Judge rejects Lindh defense arguments
ALEXANDRIA, Va. — A federal judge refused on Monday to dismiss John Walker Lindh’s indictment, rejecting defense arguments the American had a constitutional right to associate with the Taliban and could not get a fair trial.
U.S. District Judge T.S. Ellis III’s decision clears the way for the government to proceed with prosecuting the U.S.-born Taliban soldier on charges he conspired to murder Americans.
“The First Amendment guarantee of freedom of association is not a pass to provide terrorists with resources and services,” Ellis said.
While not completely shutting the door on a future change of venue, the judge also rejected Lindh’s argument that he couldn’t get a fair trial anywhere in the United States, especially in a northern Virginia courthouse just nine miles from the site of the Sept. 11 attack on the Pentagon.
Lindh was wearing black-framed glasses and his hair has grown out from the crew cut he had several months ago. He conferred often with his attorneys during several hours of arguments but showed no emotion when the judge handed down the ruling.
Lindh’s parents, Frank Lindh and Marilyn Walker, sat together behind the defense table.
Ellis said he was confident Virginians could be impartial jurors, but “if I’m not able to seat a fair and impartial jury, we will go somewhere else.”
The defense had noted several times in its arguments that the judge in Timothy McVeigh’s case had granted a change of venue from Oklahoma City, site of the 1995 federal building bombing, to Denver. Lindh’s lawyers wanted the judge at the very least to move the trial to the defendant’s home state of California.
But Ellis concluded that Lindh’s case differed from McVeigh’s because “this was a national tragedy, not a local one.” He added he could not disqualify potential jurors just because they were familiar with the Sept. 11 suicide hijackings.
“One may have to go to planet Pluto to find someone who has not heard or read about this case,” Ellis said.
He also rejected defense claims that Lindh had immunity from federal prosecution as a captured enemy soldier and that he was unfairly prosecuted because of his Muslim religion.
“There’s no evidence the defendant’s religious affiliation motivated the prosecutorial decision,” the judge ruled.
The defense lawyers had mounted a broad constitutional challenge in seeking to persuade Ellis to dismiss Lindh’s indictment.
“You can’t charge a soldier with murder for simply being a soldier,” attorney George Harris said as he argued Lindh should have immunity from prosecution.
Government prosecutors countered that they could prove Lindh trained at an al-Qaida camp and joined the Taliban with the intention of harming Americans.

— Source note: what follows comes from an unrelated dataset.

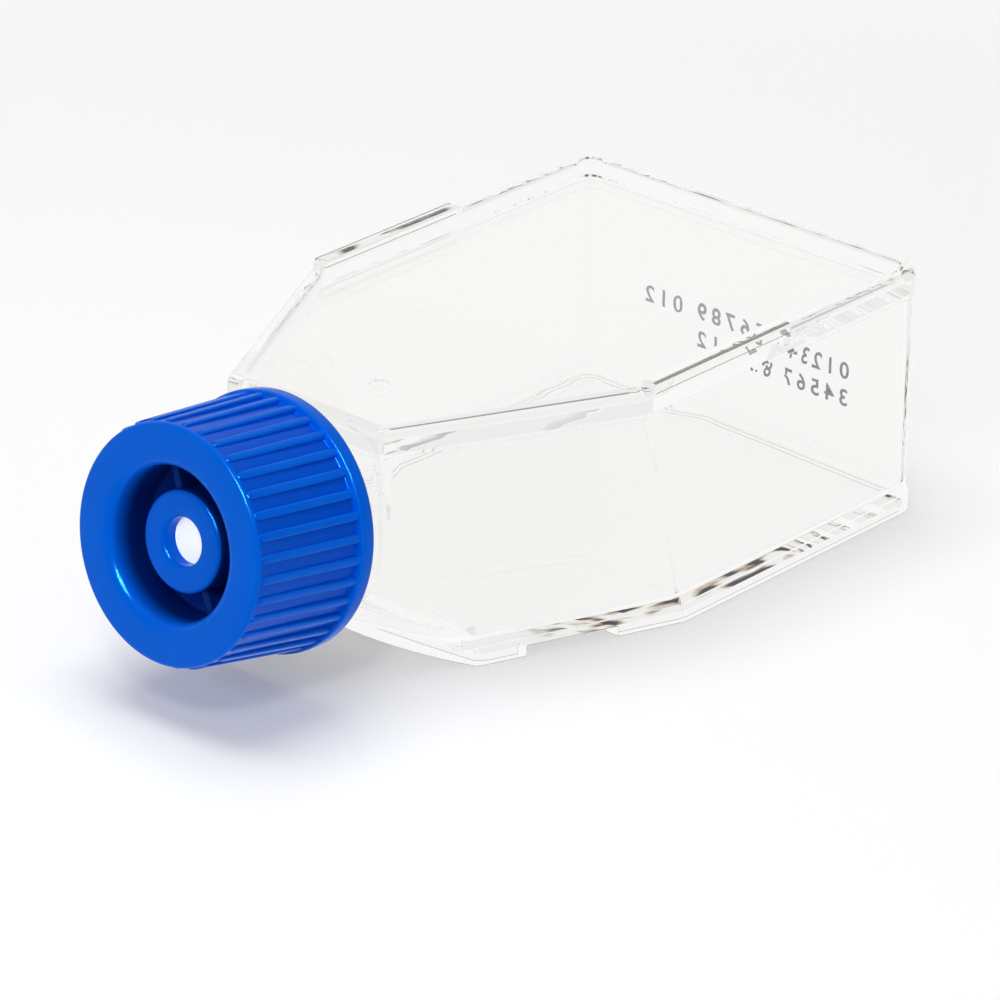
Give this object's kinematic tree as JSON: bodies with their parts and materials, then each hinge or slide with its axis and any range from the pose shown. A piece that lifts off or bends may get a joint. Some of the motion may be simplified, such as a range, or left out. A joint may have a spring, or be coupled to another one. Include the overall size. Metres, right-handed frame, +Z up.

The defense wrongly “seeks to portray the defendant as an honorable soldier on a par with our own servicemen and women,” Assistant U.S. Attorney John Davis said.
The defense also argued that Lindh had the right to associate with the Taliban under the First Amendment, that he became a soldier simply to help the Taliban defeat its Afghan rivals and he never harmed or intended to harm any Americans.
“The issue is whether, under the statutes, the government can proceed with guilt by association rather than individual culpability,” Harris told the judge.
Davis responded: “The case is not about association, but about acts of violence with groups bent on violence.”
Lindh is charged with conspiring to murder Americans, providing support to the al-Qaida and the Taliban and using firearms during crimes of violence.
Lindh’s lawyers have vigorously denied that he ever was part of al-Qaida, although the indictment said he personally met Osama bin Laden, leader of the terrorist network, while at a training camp in Afghanistan.
Attorney James Brosnahan accused top U.S. officials of making inflammatory statements that convinced members of the public that Lindh is guilty.
He said Lindh is a victim of selective prosecution, since he is charged with aiding the Taliban under a law designed to charge corporations with making illegal financial transactions.
The defense also raised concerns the government had repeatedly and unnecessarily identified Lindh as a Muslim even though President Bush has implored Americans not to discriminate against Muslims.
Davis, the prosecutor, said the statutes are broad and permit charging someone with a crime who contributed personal services to an illegal organization.